■ REQUIRED TASK ■
List each line of the data that holds the word "shown".

■ PROVIDED DATA ■
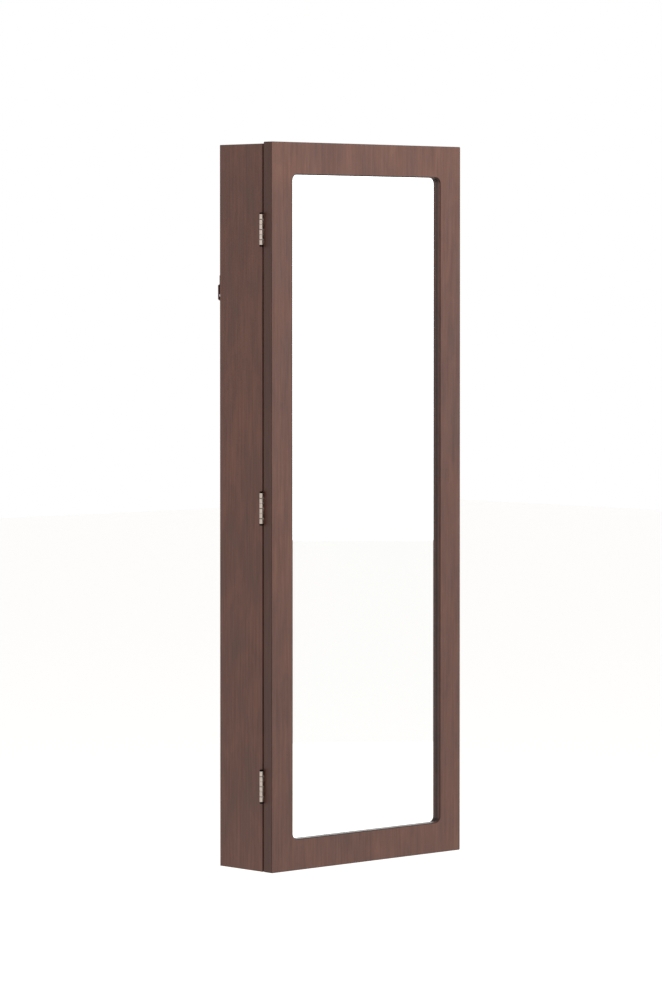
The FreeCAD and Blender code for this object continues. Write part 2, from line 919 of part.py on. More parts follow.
def earring_panel():
    y0 = y_door_lining + panel_standoff
    z_top = z_door_top - panel_below_top
    sheet = block(-panel_half_width, panel_half_width, y0, y0 + panel_thickness, z_top - panel_height, z_top)
    sheet = ease(sheet, panel_corner_radius, along_y)
    x_edge = panel_half_width - panel_side_edge
    z_edges = (z_top - panel_height + panel_end_edge, z_top - panel_end_edge)
    y_start = y0 - overcut
    length = panel_thickness + 2 * overcut
    for z in spread(z_edges[0], z_edges[1], panel_rows):
        for x in spread(-x_edge, x_edge, panel_columns):
            sheet = sheet.cut(rod((x, y_start, z), (0, 1, 0), panel_hole_radius, length))
    return sheet


def panel_spacers():
    return [rod((x, y_door_lining, z), (0, 1, 0), spacer_radius, panel_standoff) for x, z in panel_corners()]


def door_rack_screws():
    y_panel = y_door_lining + panel_standoff + panel_thickness
    through = door_lining_thickness + door_screw_bite
    screws = []
    for x, z in panel_corners():
        length = panel_thickness + panel_standoff + through
        screws.append(countersunk_screw((x, y_panel, z), (0, -1, 0), length))
    z = z_door_top - door_rail_below_top - door_rail_height / 2
    peg_step = 2 * (door_rail_half_width - door_peg_end_gap) / (door_peg_count - 1)
    for steps in (-2, 0, 2):
        start = (steps * peg_step, y_door_lining + door_rail_thickness, z)
        screws.append(countersunk_screw(start, (0, -1, 0), door_rail_thickness + through))
    return screws


def door_pouch():
    """A cloth pocket on the door's lining, open at its top."""
    z_low = z_door_bottom + pouch_above_bottom
    edge = pouch_half_width
    y_front = y_door_lining + pouch_depth
    z_mouth = z_low + pouch_height
    bag = block(-edge, edge, y_door_lining, y_front, z_low, z_mouth)
    bag = ease(
        bag,
        pouch_depth / 2,
        lambda box: flat_at(box.YMin, box.YMax, y_front) and not flat_at(box.ZMin, box.ZMax, z_mouth),
    )
    hollow = block(
        -edge + pouch_depth / 2,
        edge - pouch_depth / 2,
        y_door_lining + pouch_wall,
        y_front - pouch_wall,
        z_low + pouch_depth / 2,
        z_mouth + overcut,
    )
    return bag.cut(hollow)


# ---- the whole armoire ----
pieces = {
    "left_side": [side_panel(-1)],
    "right_side": [side_panel(1)],
    "top_panel": [end_panel(z_ceiling, z_ceiling)],
    "bottom_panel": [end_panel(z_body_bottom, z_floor)],
    "back_panel": [back_panel()],
    "left_hanger": [keyhole_hanger(-1)],
    "right_hanger": [keyhole_hanger(1)],
    "wall_pads": wall_pads(),
    "back_lining": [back_lining()],
    "left_lining": [side_lining(-1)],
    "right_lining": [side_lining(1)],
    "shelf_felts": shelf_felts(),
    "lower_shelf": [shelf(z_lower_shelf)],
    "middle_shelf": [shelf(z_middle_shelf)],
    "ring_shelf": [shelf(z_ring_shelf)],
    "upper_shelf": [shelf(z_upper_shelf)],
    "necklace_rail": [necklace_rail()],
    "ring_tray": [ring_tray()],
    "ring_rolls": ring_rolls(),
    "earring_brackets": [earring_bracket(-1), earring_bracket(1)],
    "earring_bars": earring_bars(),
    "bracelet_cradles": bracelet_cradles(),
    "upper_bracelet_core": [bracelet_core(bracelet_heights[0])],
    "upper_bracelet_sleeve": [bracelet_sleeve(bracelet_heights[0])],
    "lower_bracelet_core": [bracelet_core(bracelet_heights[1])],
    "lower_bracelet_sleeve": [bracelet_sleeve(bracelet_heights[1])],
    "catch_cases": catch_cases(),
    "catch_magnets": catch_magnets(),
    "strike_plates": strike_plates(),
    "door_frame": [door_frame()],
    "mirror_glass": [mirror_glass()],
    "mirror_board": [mirror_board()],
    "door_lining": [door_lining()],
    "door_peg_rail": [door_peg_rail()],
    "earring_panel": [earring_panel()],
    "panel_spacers": panel_spacers(),
    "door_pouch": [door_pouch()],
}
for place, z_mid in zip(("top", "middle", "bottom"), hinge_heights):
    pieces[place + "_hinge_body_leaf"] = [hinge_leaf(z_mid, "body")]
    pieces[place + "_hinge_door_leaf"] = [hinge_leaf(z_mid, "door")]
pieces["hinge_pins"] = [hinge_pin(z_mid) for z_mid in hinge_heights]

fasteners = {
    "carcass_dowels": carcass_dowels(),
    "back_panel_brads": back_panel_brads(),
    "hanger_screws": hanger_screws(),
    "shelf_pins": shelf_pins(),
    "guard_rods": guard_rods(),
    "necklace_pegs": necklace_pegs(),
    "rack_screws": rack_screws(),
    "cradle_screws": cradle_screws(),
    "hinge_body_screws": hinge_screws("body"),
    "hinge_door_screws": hinge_screws("door"),
    "catch_screws": catch_screws(),
    "strike_screws": strike_screws(),
    "board_screws": board_screws(),
    "door_pegs": door_pegs(),
    "door_rack_screws": door_rack_screws(),
}


def bored(solid, tools):
    """Cuts away every tool that reaches the piece."""
    for tool in tools:
        if solid.BoundBox.intersect(tool.BoundBox):
            solid = solid.cut(tool)
    return solid


all_fasteners = [solid for group in fasteners.values() for solid in group]
for name, solids in pieces.items():
    pieces[name] = [bored(solid, all_fasteners) for solid in solids]
for name, solids in fasteners.items():
    fasteners[name] = [bored(solid, driver_crosses) for solid in solids]

os.makedirs("parts", exist_ok=True)
for name, solids in {**pieces, **fasteners}.items():
    for solid in solids:
        if len(solid.Solids) != 1 or not solid.isValid():
            print("check", name, len(solid.Solids), solid.isValid())
    singles = [single for solid in solids for single in solid.Solids]
    shape = singles[0] if len(singles) == 1 else Part.makeCompound(singles)
    shape.exportStep("parts/" + name + ".step")
print(len(pieces) + len(fasteners), "nodes")
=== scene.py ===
# %% [markdown]
# # A wall-hung jewelry armoire with a mirror door
# This lesson dresses a cabinet whose parts already exist as exact solids. A joiner's parts (boards,
# hinges, glass, screws) keep those solids and only get a finish. Soft parts (rolls, padded bars, a
# cloth pocket) are modelled here as cloth and padding, and each takes the place of a plain solid.
# The first cell loads the solids; every length is in metres, and Z is up.

# %% Load the cabinet
import json
import math

import bmesh
import bpy
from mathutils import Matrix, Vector, noise


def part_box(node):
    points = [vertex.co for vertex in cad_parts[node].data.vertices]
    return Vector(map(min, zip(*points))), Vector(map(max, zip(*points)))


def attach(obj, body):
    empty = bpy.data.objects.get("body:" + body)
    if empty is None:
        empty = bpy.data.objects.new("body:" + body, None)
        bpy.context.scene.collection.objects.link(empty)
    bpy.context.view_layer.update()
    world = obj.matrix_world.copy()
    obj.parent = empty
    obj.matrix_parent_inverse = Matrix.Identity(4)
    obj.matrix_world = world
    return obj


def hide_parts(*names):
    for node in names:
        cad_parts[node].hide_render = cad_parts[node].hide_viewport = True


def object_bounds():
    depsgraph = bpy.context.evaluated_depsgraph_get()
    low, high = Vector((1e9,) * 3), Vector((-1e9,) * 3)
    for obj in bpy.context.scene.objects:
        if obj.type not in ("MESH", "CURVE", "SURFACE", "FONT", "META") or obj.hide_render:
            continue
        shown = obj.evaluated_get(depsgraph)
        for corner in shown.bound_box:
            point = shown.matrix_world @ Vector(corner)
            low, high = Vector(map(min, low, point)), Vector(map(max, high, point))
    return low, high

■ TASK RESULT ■
        shown = obj.evaluated_get(depsgraph)
        for corner in shown.bound_box:
            point = shown.matrix_world @ Vector(corner)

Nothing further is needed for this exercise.